Jewelry Stocks to Buy Now
In the accompanying article, analyst Ken Gassman Jr. ranks Zale and Whitehall among his top buys in the jewelry industry. Both trade on the New York Stock Exchange. Here’s his latest analysis of the two companies.
Zale Corp. “Zale is revolutionizing the way jewelry is sold. Rather than selling goods like a traditional jeweler—one item to show and the same item to go—Zale approaches the business like a specialty retailer. Its promotions are focused on a few key items—one to show, but 100 duplicates inventoried to go. Thus, it’s been able to increase customer traffic dramatically and build store volumes by about 50% over the past five years. Recently, there have been promising shifts in top management that should bring renewed vitality to the company. Acquisitions will also contribute to growth; it’s possible Zale will acquire other large chains, perhaps similar to its recent purchase of Peoples Jewellers of Canada. Finally, it has developed an effective and highly successful Internet retailing concept, modeled after its store merchandising strategy—promoting a few key items heavily.”

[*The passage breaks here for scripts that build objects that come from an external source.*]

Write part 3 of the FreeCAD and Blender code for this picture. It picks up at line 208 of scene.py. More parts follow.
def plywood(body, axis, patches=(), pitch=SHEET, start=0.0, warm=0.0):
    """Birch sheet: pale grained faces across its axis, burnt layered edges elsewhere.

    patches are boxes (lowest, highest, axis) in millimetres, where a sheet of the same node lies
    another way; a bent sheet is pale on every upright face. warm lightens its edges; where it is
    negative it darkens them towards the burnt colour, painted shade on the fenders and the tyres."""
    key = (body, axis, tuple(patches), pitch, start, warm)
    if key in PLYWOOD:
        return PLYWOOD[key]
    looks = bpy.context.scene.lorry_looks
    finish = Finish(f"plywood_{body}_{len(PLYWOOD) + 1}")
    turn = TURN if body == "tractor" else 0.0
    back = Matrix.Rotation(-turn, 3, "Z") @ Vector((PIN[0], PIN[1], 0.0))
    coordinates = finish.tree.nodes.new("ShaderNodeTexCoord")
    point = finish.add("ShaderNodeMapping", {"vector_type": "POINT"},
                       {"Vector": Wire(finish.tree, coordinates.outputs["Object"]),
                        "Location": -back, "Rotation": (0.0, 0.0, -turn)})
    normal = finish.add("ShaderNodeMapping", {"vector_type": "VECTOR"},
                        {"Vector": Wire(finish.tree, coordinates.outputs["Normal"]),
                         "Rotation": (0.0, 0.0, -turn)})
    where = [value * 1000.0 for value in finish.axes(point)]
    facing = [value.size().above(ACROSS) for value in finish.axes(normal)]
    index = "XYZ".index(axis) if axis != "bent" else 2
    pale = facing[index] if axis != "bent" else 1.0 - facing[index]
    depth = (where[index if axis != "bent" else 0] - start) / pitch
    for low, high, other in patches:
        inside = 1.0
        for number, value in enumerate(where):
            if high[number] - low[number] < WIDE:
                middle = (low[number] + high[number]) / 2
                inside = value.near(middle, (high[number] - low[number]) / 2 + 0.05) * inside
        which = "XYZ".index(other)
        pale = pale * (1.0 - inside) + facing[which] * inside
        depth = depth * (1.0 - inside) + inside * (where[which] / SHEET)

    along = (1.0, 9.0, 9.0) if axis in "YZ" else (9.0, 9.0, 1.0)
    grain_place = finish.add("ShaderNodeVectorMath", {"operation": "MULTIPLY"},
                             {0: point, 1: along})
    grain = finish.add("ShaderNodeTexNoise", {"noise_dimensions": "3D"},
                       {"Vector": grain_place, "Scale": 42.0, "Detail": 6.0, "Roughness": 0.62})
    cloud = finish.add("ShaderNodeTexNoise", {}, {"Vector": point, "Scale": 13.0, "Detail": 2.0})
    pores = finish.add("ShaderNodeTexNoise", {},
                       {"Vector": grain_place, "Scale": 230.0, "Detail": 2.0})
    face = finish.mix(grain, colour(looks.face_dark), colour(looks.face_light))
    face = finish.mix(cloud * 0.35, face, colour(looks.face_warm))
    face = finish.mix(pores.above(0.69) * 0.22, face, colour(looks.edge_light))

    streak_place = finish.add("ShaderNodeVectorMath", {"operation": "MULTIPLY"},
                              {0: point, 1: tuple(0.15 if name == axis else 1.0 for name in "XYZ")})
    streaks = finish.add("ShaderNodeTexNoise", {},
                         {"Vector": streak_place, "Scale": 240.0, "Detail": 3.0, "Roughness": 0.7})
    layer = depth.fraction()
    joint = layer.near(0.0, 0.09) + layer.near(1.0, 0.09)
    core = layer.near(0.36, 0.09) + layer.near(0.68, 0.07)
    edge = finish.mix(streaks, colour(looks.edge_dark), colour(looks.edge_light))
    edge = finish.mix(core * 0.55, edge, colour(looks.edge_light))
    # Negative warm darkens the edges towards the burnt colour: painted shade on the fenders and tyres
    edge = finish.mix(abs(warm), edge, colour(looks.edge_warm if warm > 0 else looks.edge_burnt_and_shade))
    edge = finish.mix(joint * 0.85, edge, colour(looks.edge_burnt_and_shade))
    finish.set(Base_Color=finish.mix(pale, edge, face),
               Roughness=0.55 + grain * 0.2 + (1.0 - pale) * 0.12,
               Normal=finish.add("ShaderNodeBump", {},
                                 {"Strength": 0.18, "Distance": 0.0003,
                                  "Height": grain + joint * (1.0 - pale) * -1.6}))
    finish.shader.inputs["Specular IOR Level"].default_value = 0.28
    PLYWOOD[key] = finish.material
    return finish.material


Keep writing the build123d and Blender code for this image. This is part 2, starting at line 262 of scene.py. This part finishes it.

Zale currently sells for about $45 per share; Gassman’s prediction is $60 within a year.
Whitehall Jewellers. “Whitehall is more upscale than the typical mall-based jewelry chain and therefore is somewhat less sensitive to economic cycles. Its stores are up to 30% smaller than the typical mall jewelry store, but sales productivity per unit is in line with the industry average. Thus, mall developers target Whitehall when new retail space becomes available, creating opportunity for good growth through expansion. In addition, Whitehall uses third party non-recourse credit, avoiding consumer credit volatility and uncertainty.”
Whitehall currently sells for about $21, and it should reach $35 in the next year or so, Gassman predicts.